Structured object records:

---*---

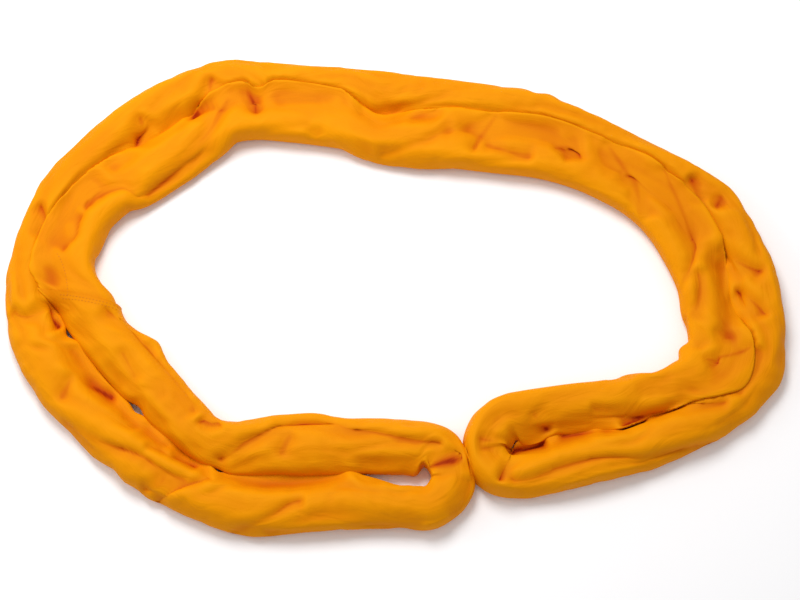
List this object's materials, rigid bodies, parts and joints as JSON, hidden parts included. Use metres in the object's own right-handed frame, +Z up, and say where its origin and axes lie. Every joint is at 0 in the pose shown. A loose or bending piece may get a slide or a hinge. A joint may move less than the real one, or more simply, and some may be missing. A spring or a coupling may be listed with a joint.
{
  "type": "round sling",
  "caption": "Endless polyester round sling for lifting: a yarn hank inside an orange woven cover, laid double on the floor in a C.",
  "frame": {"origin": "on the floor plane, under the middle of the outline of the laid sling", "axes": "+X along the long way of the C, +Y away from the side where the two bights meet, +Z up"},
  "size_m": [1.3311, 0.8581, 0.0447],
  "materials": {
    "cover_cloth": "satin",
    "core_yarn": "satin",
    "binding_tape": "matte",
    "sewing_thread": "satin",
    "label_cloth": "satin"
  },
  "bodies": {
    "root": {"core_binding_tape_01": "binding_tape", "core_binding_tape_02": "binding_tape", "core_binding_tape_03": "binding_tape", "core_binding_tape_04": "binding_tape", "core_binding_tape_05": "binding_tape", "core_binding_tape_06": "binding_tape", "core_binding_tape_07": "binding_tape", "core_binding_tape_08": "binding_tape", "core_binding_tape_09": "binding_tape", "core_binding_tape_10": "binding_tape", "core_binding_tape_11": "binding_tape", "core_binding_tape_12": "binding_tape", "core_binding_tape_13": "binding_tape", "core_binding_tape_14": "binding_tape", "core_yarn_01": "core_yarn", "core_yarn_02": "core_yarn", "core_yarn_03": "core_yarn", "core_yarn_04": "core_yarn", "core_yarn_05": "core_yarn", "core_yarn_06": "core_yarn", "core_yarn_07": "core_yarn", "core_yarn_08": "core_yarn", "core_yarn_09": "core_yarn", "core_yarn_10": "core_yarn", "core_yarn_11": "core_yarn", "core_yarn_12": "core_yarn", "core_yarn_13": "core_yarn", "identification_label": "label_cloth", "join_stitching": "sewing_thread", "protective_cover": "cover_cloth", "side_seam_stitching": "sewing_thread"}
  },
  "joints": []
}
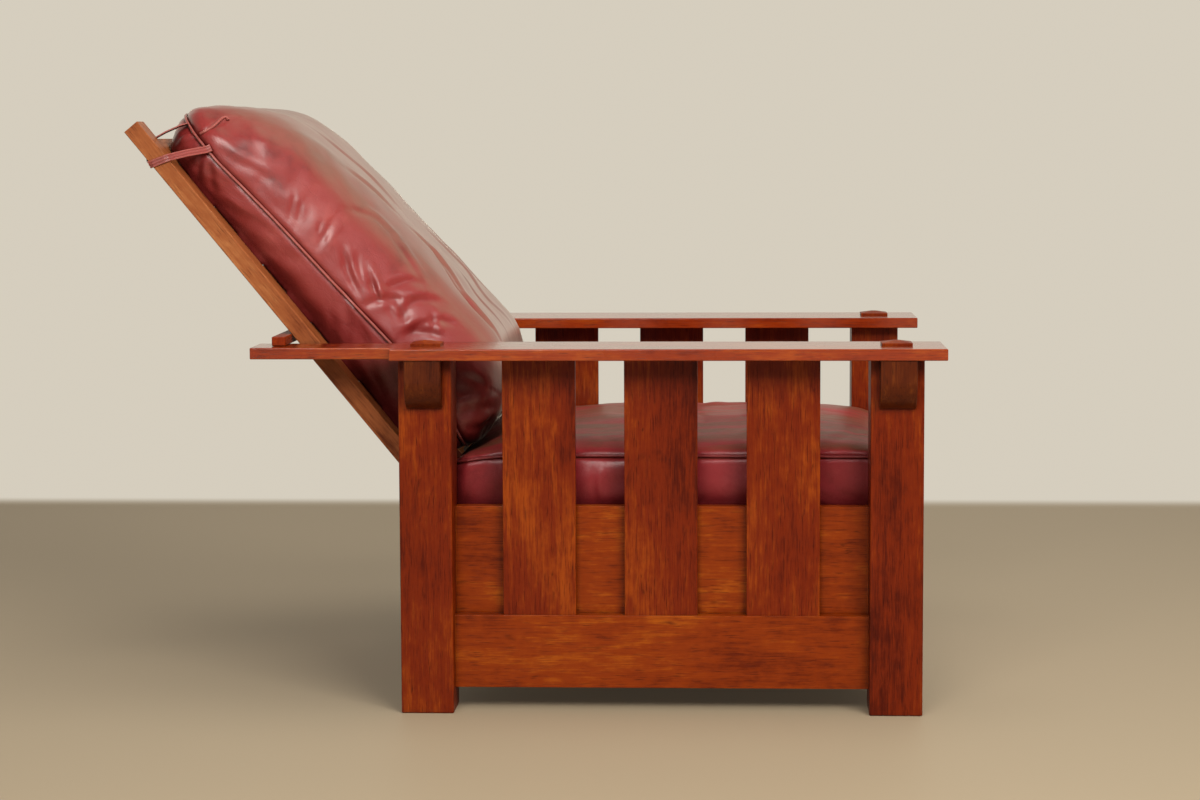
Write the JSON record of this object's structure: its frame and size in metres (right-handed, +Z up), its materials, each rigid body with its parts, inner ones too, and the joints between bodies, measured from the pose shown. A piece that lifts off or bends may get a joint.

---*---

**Directions**
Find the lines containing "handed" and pull them out.

**Task answer**
List this object's materials, rigid bodies, parts and joints as JSON, hidden parts included. Use metres in the object's own right-handed frame, +Z up, and say where its origin and axes lie. Every joint is at 0 in the pose shown. A loose or bending piece may get a slide or a hinge. A joint may move less than the real one, or more simply, and some may be missing. A spring or a coupling may be listed with a joint.
Write the JSON record of this object's structure: its frame and size in metres (right-handed, +Z up), its materials, each rigid body with its parts, inner ones too, and the joints between bodies, measured from the pose shown. A piece that lifts off or bends may get a joint.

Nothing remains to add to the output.